-- Begin Given information --
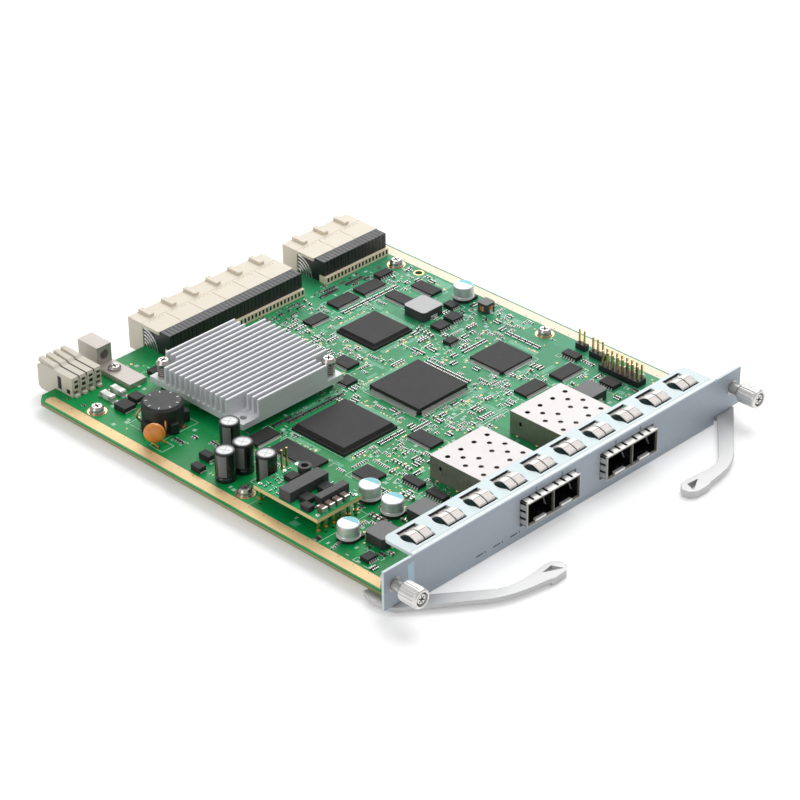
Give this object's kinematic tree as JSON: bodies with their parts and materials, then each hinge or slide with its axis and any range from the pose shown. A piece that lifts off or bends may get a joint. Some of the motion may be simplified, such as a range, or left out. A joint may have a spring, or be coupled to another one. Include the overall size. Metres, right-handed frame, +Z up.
{
  "type": "sdh cross-connect card",
  "caption": "Chassis line card with ganged transceiver cages, a populated circuit board, backplane connectors, a heat sink, ejector levers and captive thumbscrews.",
  "frame": {"origin": "middle of the whole card's box in X and Y, on the surface that the card lies on", "axes": "+X along the front panel from its left ear to its right ear, +Y from the front panel back to the backplane connectors, +Z up from the board's underside to its parts"},
  "size_m": [0.194, 0.2354, 0.0211],
  "materials": {
    "board_green": "satin solder mask",
    "panel_paint": "satin",
    "nickel": "satin",
    "cage_nickel": "satin",
    "screw_steel": "satin",
    "black_plastic": "matte",
    "beige_plastic": "matte",
    "wafer_plastic": "satin",
    "tin": "satin",
    "power_plastic": "matte",
    "gold": "satin",
    "chip_plastic": "matte",
    "pad_grey": "matte",
    "sink_aluminium": "satin",
    "spring_steel": "satin",
    "copper": "satin",
    "orange_coat": "gloss",
    "sleeve_black": "gloss",
    "can_aluminium": "satin",
    "fuse_white": "matte",
    "converter_green": "satin solder mask",
    "core_ferrite": "matte",
    "ceramic_brown": "matte",
    "inductor_grey": "matte",
    "ferrule_steel": "satin",
    "lever_steel": "satin",
    "thumb_steel": "satin"
  },
  "bodies": {
    "card": {"main_board": "board_green", "front_panel": "panel_paint", "panel_brackets": "nickel", "bracket_screws": "screw_steel", "gasket_clips": "nickel", "sfp_cage_left": "cage_nickel", "sfp_cage_right": "cage_nickel", "sfp_connectors": "black_plastic", "cage_gaskets": "nickel", "wide_connector_housing": "beige_plastic", "wide_connector_wafers": "wafer_plastic", "narrow_connector_housing": "beige_plastic", "narrow_connector_wafers": "wafer_plastic", "connector_combs": "beige_plastic", "connector_leads": "tin", "power_connector_housing": "power_plastic", "power_contacts": "gold", "guide_socket": "nickel", "guide_socket_screw": "screw_steel", "cooled_chip": "chip_plastic", "thermal_pad": "pad_grey", "heat_sink": "sink_aluminium", "heat_sink_screws": "screw_steel", "heat_sink_springs": "spring_steel", "heat_sink_anchors": "screw_steel", "choke_case": "black_plastic", "choke_leads": "copper", "disc_varistor": "orange_coat", "electrolytic_sleeves": "sleeve_black", "electrolytic_tops": "can_aluminium", "fuses": "fuse_white", "power_diodes": "chip_plastic", "can_capacitor_bases": "black_plastic", "can_capacitors": "can_aluminium", "converter_board": "converter_green", "converter_pins": "gold", "converter_cores": "core_ferrite", "converter_chips": "chip_plastic", "converter_capacitors": "ceramic_brown", "array_chips": "chip_plastic", "flat_chips": "chip_plastic", "memory_chips": "chip_plastic", "small_chips": "chip_plastic", "chip_leads": "tin", "power_inductors": "inductor_grey", "pin_header_blocks": "black_plastic", "pin_header_pins": "gold", "board_screws": "screw_steel", "screw_washers": "screw_steel", "board_nuts": "screw_steel", "lever_pivots": "screw_steel", "screw_ferrules": "ferrule_steel"},
    "left_lever": {"left_lever": "lever_steel"},
    "right_lever": {"right_lever": "lever_steel"},
    "left_screw_carrier": {"left_screw_ring": "spring_steel"},
    "left_screw": {"left_thumbscrew": "thumb_steel"},
    "right_screw_carrier": {"right_screw_ring": "spring_steel"},
    "right_screw": {"right_thumbscrew": "thumb_steel"}
  },
  "joints": [
    {"name": "left_lever_swing", "type": "hinge", "parent": "card", "child": "left_lever", "pos_m": [-0.0883, -0.08215, 0.002], "axis": [0, 0, -1], "range_deg": [-1, 55]},
    {"name": "right_lever_swing", "type": "hinge", "parent": "card", "child": "right_lever", "pos_m": [0.0883, -0.08215, 0.002], "axis": [0, 0, 1], "range_deg": [-3, 55]},
    {"name": "left_screw_push", "type": "slide", "parent": "card", "child": "left_screw_carrier", "axis": [0, 1, 0], "range_m": [0, 0.0042]},
    {"name": "left_screw_turn", "type": "hinge", "parent": "left_screw_carrier", "child": "left_screw", "pos_m": [-0.092, -0.08865, 0.0123], "axis": [0, 1, 0], "continuous": true},
    {"name": "right_screw_push", "type": "slide", "parent": "card", "child": "right_screw_carrier", "axis": [0, 1, 0], "range_m": [0, 0.0042]},
    {"name": "right_screw_turn", "type": "hinge", "parent": "right_screw_carrier", "child": "right_screw", "pos_m": [0.092, -0.08865, 0.0123], "axis": [0, 1, 0], "continuous": true}
  ]
}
-- End Given information --
**What the task asks:**
Print the listing above in full, exactly as it is.

**Task result:**
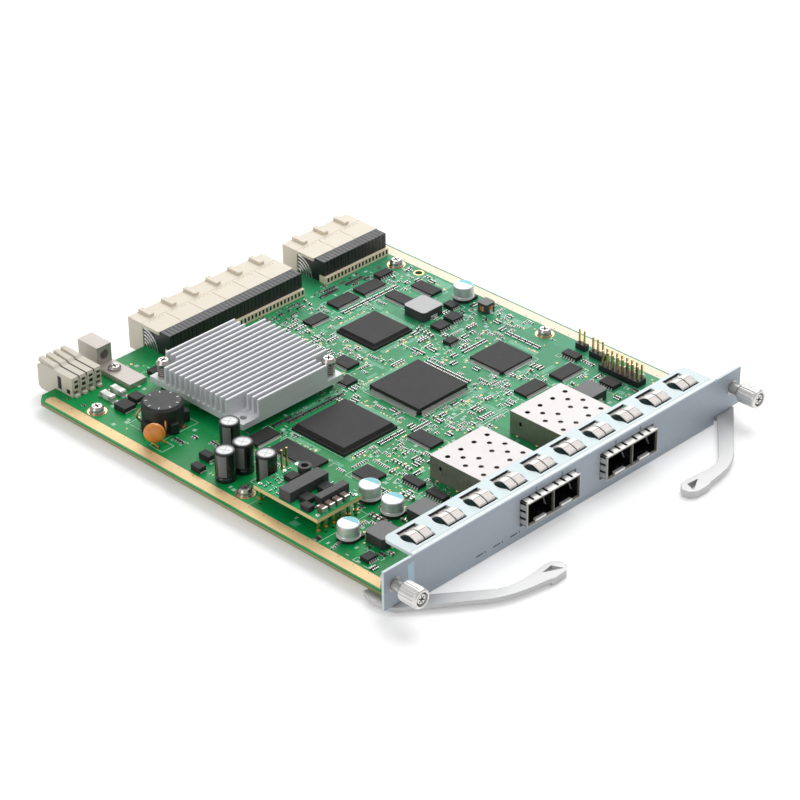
Give this object's kinematic tree as JSON: bodies with their parts and materials, then each hinge or slide with its axis and any range from the pose shown. A piece that lifts off or bends may get a joint. Some of the motion may be simplified, such as a range, or left out. A joint may have a spring, or be coupled to another one. Include the overall size. Metres, right-handed frame, +Z up.
{
  "type": "sdh cross-connect card",
  "caption": "Chassis line card with ganged transceiver cages, a populated circuit board, backplane connectors, a heat sink, ejector levers and captive thumbscrews.",
  "frame": {"origin": "middle of the whole card's box in X and Y, on the surface that the card lies on", "axes": "+X along the front panel from its left ear to its right ear, +Y from the front panel back to the backplane connectors, +Z up from the board's underside to its parts"},
  "size_m": [0.194, 0.2354, 0.0211],
  "materials": {
    "board_green": "satin solder mask",
    "panel_paint": "satin",
    "nickel": "satin",
    "cage_nickel": "satin",
    "screw_steel": "satin",
    "black_plastic": "matte",
    "beige_plastic": "matte",
    "wafer_plastic": "satin",
    "tin": "satin",
    "power_plastic": "matte",
    "gold": "satin",
    "chip_plastic": "matte",
    "pad_grey": "matte",
    "sink_aluminium": "satin",
    "spring_steel": "satin",
    "copper": "satin",
    "orange_coat": "gloss",
    "sleeve_black": "gloss",
    "can_aluminium": "satin",
    "fuse_white": "matte",
    "converter_green": "satin solder mask",
    "core_ferrite": "matte",
    "ceramic_brown": "matte",
    "inductor_grey": "matte",
    "ferrule_steel": "satin",
    "lever_steel": "satin",
    "thumb_steel": "satin"
  },
  "bodies": {
    "card": {"main_board": "board_green", "front_panel": "panel_paint", "panel_brackets": "nickel", "bracket_screws": "screw_steel", "gasket_clips": "nickel", "sfp_cage_left": "cage_nickel", "sfp_cage_right": "cage_nickel", "sfp_connectors": "black_plastic", "cage_gaskets": "nickel", "wide_connector_housing": "beige_plastic", "wide_connector_wafers": "wafer_plastic", "narrow_connector_housing": "beige_plastic", "narrow_connector_wafers": "wafer_plastic", "connector_combs": "beige_plastic", "connector_leads": "tin", "power_connector_housing": "power_plastic", "power_contacts": "gold", "guide_socket": "nickel", "guide_socket_screw": "screw_steel", "cooled_chip": "chip_plastic", "thermal_pad": "pad_grey", "heat_sink": "sink_aluminium", "heat_sink_screws": "screw_steel", "heat_sink_springs": "spring_steel", "heat_sink_anchors": "screw_steel", "choke_case": "black_plastic", "choke_leads": "copper", "disc_varistor": "orange_coat", "electrolytic_sleeves": "sleeve_black", "electrolytic_tops": "can_aluminium", "fuses": "fuse_white", "power_diodes": "chip_plastic", "can_capacitor_bases": "black_plastic", "can_capacitors": "can_aluminium", "converter_board": "converter_green", "converter_pins": "gold", "converter_cores": "core_ferrite", "converter_chips": "chip_plastic", "converter_capacitors": "ceramic_brown", "array_chips": "chip_plastic", "flat_chips": "chip_plastic", "memory_chips": "chip_plastic", "small_chips": "chip_plastic", "chip_leads": "tin", "power_inductors": "inductor_grey", "pin_header_blocks": "black_plastic", "pin_header_pins": "gold", "board_screws": "screw_steel", "screw_washers": "screw_steel", "board_nuts": "screw_steel", "lever_pivots": "screw_steel", "screw_ferrules": "ferrule_steel"},
    "left_lever": {"left_lever": "lever_steel"},
    "right_lever": {"right_lever": "lever_steel"},
    "left_screw_carrier": {"left_screw_ring": "spring_steel"},
    "left_screw": {"left_thumbscrew": "thumb_steel"},
    "right_screw_carrier": {"right_screw_ring": "spring_steel"},
    "right_screw": {"right_thumbscrew": "thumb_steel"}
  },
  "joints": [
    {"name": "left_lever_swing", "type": "hinge", "parent": "card", "child": "left_lever", "pos_m": [-0.0883, -0.08215, 0.002], "axis": [0, 0, -1], "range_deg": [-1, 55]},
    {"name": "right_lever_swing", "type": "hinge", "parent": "card", "child": "right_lever", "pos_m": [0.0883, -0.08215, 0.002], "axis": [0, 0, 1], "range_deg": [-3, 55]},
    {"name": "left_screw_push", "type": "slide", "parent": "card", "child": "left_screw_carrier", "axis": [0, 1, 0], "range_m": [0, 0.0042]},
    {"name": "left_screw_turn", "type": "hinge", "parent": "left_screw_carrier", "child": "left_screw", "pos_m": [-0.092, -0.08865, 0.0123], "axis": [0, 1, 0], "continuous": true},
    {"name": "right_screw_push", "type": "slide", "parent": "card", "child": "right_screw_carrier", "axis": [0, 1, 0], "range_m": [0, 0.0042]},
    {"name": "right_screw_turn", "type": "hinge", "parent": "right_screw_carrier", "child": "right_screw", "pos_m": [0.092, -0.08865, 0.0123], "axis": [0, 1, 0], "continuous": true}
  ]
}